__Problem details__
Select and reproduce each line of the listing below that bears the string "materials".

__Provided data__

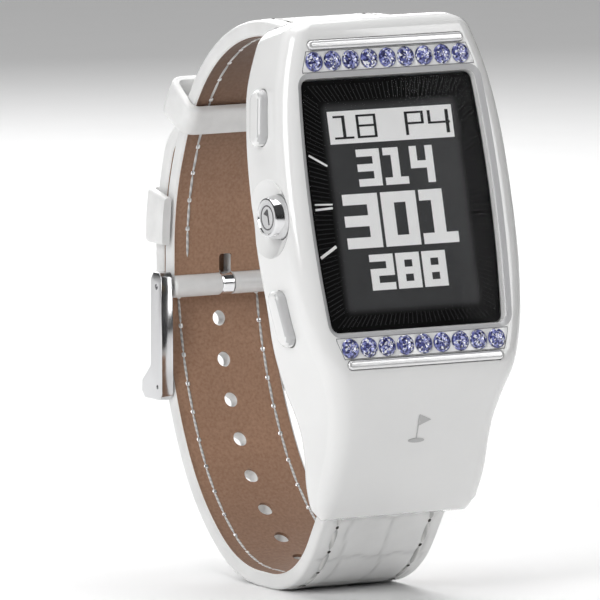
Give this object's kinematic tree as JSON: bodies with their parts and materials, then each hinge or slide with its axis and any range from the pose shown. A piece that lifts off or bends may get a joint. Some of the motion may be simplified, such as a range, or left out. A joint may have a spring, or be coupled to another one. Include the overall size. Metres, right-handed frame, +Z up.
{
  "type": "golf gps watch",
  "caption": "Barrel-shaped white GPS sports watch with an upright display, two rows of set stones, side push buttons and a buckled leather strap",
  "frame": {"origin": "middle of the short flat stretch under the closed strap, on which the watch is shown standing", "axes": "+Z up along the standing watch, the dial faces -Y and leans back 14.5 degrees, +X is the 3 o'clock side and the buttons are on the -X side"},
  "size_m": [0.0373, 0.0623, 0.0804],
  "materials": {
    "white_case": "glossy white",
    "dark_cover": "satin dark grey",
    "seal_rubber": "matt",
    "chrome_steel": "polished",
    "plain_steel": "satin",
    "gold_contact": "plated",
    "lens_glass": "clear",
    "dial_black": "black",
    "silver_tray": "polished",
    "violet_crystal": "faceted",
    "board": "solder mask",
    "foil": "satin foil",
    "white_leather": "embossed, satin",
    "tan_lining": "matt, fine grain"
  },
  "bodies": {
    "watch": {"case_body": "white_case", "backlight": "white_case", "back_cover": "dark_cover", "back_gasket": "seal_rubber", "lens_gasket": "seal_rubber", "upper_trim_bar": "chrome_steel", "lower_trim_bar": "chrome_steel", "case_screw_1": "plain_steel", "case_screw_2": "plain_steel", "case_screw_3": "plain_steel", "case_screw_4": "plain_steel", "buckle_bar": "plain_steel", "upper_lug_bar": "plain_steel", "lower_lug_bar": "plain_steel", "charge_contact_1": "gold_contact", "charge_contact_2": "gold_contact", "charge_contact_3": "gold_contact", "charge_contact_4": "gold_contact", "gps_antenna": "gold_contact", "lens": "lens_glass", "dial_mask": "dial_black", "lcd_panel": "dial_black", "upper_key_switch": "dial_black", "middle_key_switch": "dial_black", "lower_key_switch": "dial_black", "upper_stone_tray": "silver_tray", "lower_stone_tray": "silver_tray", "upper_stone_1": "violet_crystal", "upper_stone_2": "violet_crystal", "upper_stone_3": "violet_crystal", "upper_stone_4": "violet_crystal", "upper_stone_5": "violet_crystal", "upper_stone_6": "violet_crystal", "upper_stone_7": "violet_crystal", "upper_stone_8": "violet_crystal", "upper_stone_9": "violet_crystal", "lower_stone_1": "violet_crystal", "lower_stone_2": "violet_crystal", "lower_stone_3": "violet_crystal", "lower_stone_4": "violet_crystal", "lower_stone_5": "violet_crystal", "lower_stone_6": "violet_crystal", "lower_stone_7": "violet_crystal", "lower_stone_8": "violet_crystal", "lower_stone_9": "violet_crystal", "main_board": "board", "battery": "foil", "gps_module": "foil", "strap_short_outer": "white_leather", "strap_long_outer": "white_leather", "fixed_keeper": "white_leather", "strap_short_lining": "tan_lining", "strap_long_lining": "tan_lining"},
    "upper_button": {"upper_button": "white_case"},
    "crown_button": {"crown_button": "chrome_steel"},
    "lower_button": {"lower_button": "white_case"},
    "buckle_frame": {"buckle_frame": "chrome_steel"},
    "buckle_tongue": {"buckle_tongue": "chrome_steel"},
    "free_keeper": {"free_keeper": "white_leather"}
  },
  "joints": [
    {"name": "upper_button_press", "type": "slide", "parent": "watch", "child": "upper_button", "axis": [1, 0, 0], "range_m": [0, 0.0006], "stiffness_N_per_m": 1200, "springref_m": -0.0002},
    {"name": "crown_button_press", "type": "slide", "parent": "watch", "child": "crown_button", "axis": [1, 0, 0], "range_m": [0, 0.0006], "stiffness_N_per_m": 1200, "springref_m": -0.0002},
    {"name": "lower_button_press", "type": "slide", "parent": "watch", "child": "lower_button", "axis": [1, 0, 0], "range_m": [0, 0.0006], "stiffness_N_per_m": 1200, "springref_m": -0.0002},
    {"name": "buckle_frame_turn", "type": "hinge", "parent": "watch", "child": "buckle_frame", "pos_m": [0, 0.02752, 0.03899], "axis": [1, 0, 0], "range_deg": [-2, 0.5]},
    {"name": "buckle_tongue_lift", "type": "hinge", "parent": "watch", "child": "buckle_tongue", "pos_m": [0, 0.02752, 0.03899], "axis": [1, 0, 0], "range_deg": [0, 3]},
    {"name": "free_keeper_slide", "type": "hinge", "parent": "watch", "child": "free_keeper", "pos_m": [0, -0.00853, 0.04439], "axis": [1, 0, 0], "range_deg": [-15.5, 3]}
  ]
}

__Worked solution__
Give this object's kinematic tree as JSON: bodies with their parts and materials, then each hinge or slide with its axis and any range from the pose shown. A piece that lifts off or bends may get a joint. Some of the motion may be simplified, such as a range, or left out. A joint may have a spring, or be coupled to another one. Include the overall size. Metres, right-handed frame, +Z up.
  "materials": {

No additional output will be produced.